● Short exercise: Please print the full listing exactly.

######

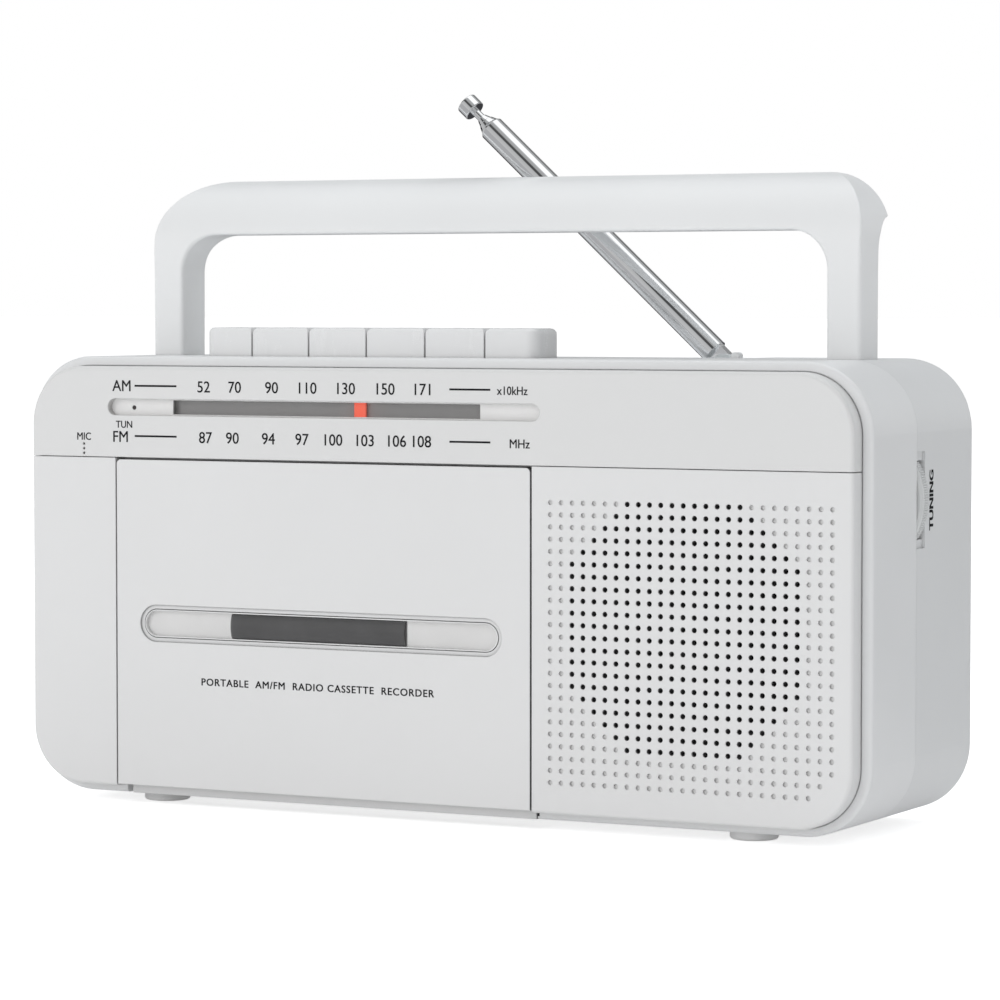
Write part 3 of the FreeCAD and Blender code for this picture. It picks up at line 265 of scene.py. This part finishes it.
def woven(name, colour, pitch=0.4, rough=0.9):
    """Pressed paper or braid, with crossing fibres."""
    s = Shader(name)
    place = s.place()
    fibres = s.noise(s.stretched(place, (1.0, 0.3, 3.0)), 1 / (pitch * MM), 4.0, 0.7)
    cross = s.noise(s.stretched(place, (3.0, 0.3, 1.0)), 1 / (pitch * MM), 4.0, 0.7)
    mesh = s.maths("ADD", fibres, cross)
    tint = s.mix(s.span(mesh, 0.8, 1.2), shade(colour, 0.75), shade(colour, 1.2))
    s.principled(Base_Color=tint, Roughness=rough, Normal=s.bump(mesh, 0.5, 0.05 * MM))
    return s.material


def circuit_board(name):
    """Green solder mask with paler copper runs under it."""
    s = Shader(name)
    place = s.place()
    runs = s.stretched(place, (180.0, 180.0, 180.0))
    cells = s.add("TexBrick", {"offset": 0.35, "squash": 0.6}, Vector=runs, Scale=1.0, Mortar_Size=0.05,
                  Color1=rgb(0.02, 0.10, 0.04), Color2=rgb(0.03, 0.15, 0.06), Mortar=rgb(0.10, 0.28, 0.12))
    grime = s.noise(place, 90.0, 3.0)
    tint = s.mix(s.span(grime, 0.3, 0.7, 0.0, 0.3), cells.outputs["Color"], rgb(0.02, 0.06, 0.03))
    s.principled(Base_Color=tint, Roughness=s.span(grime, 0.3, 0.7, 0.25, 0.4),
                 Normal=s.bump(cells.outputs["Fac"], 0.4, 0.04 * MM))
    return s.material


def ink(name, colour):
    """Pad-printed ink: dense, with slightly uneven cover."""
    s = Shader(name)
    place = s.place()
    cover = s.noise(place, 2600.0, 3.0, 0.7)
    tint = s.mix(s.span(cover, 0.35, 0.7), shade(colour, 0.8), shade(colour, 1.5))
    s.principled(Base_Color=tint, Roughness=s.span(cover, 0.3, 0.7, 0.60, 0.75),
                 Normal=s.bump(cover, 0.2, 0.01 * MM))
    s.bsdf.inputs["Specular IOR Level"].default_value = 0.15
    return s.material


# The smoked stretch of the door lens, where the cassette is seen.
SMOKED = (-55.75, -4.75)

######

● Written reply:
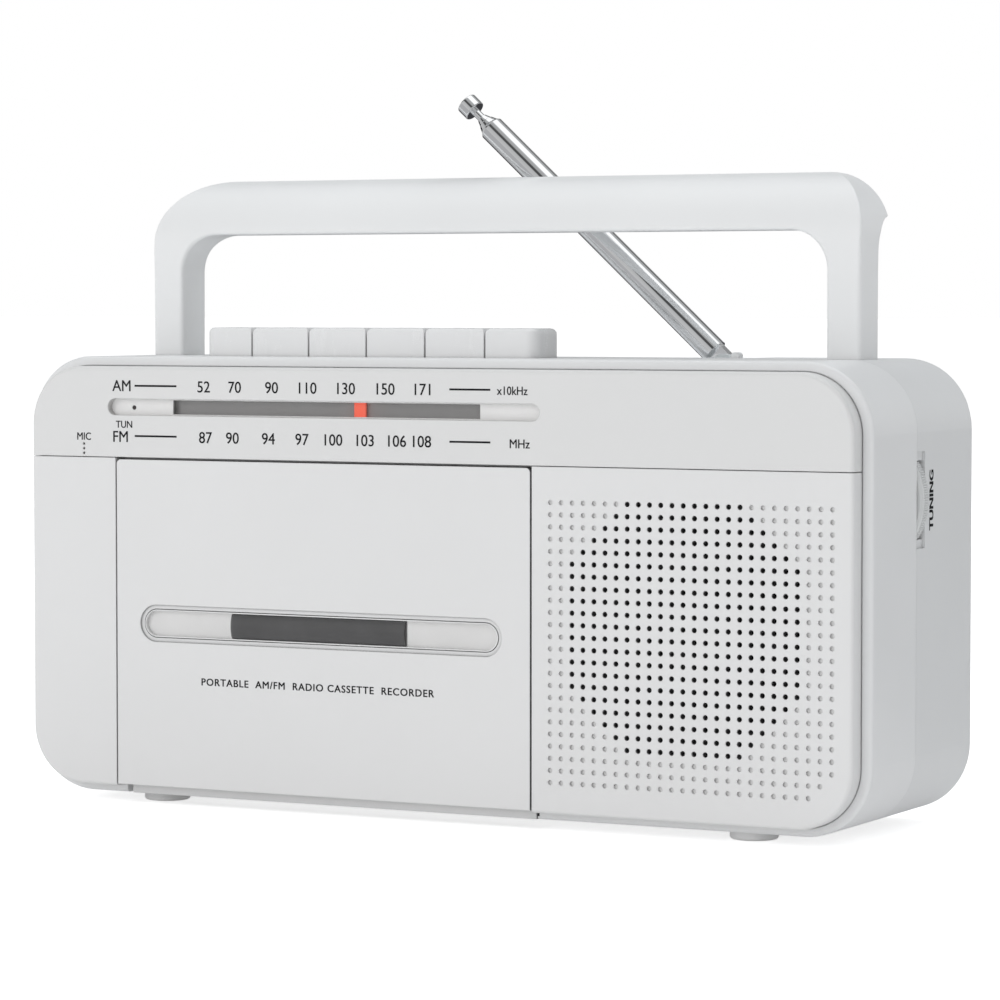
Write part 3 of the FreeCAD and Blender code for this picture. It picks up at line 265 of scene.py. This part finishes it.
def woven(name, colour, pitch=0.4, rough=0.9):
    """Pressed paper or braid, with crossing fibres."""
    s = Shader(name)
    place = s.place()
    fibres = s.noise(s.stretched(place, (1.0, 0.3, 3.0)), 1 / (pitch * MM), 4.0, 0.7)
    cross = s.noise(s.stretched(place, (3.0, 0.3, 1.0)), 1 / (pitch * MM), 4.0, 0.7)
    mesh = s.maths("ADD", fibres, cross)
    tint = s.mix(s.span(mesh, 0.8, 1.2), shade(colour, 0.75), shade(colour, 1.2))
    s.principled(Base_Color=tint, Roughness=rough, Normal=s.bump(mesh, 0.5, 0.05 * MM))
    return s.material


def circuit_board(name):
    """Green solder mask with paler copper runs under it."""
    s = Shader(name)
    place = s.place()
    runs = s.stretched(place, (180.0, 180.0, 180.0))
    cells = s.add("TexBrick", {"offset": 0.35, "squash": 0.6}, Vector=runs, Scale=1.0, Mortar_Size=0.05,
                  Color1=rgb(0.02, 0.10, 0.04), Color2=rgb(0.03, 0.15, 0.06), Mortar=rgb(0.10, 0.28, 0.12))
    grime = s.noise(place, 90.0, 3.0)
    tint = s.mix(s.span(grime, 0.3, 0.7, 0.0, 0.3), cells.outputs["Color"], rgb(0.02, 0.06, 0.03))
    s.principled(Base_Color=tint, Roughness=s.span(grime, 0.3, 0.7, 0.25, 0.4),
                 Normal=s.bump(cells.outputs["Fac"], 0.4, 0.04 * MM))
    return s.material


def ink(name, colour):
    """Pad-printed ink: dense, with slightly uneven cover."""
    s = Shader(name)
    place = s.place()
    cover = s.noise(place, 2600.0, 3.0, 0.7)
    tint = s.mix(s.span(cover, 0.35, 0.7), shade(colour, 0.8), shade(colour, 1.5))
    s.principled(Base_Color=tint, Roughness=s.span(cover, 0.3, 0.7, 0.60, 0.75),
                 Normal=s.bump(cover, 0.2, 0.01 * MM))
    s.bsdf.inputs["Specular IOR Level"].default_value = 0.15
    return s.material


# The smoked stretch of the door lens, where the cassette is seen.
SMOKED = (-55.75, -4.75)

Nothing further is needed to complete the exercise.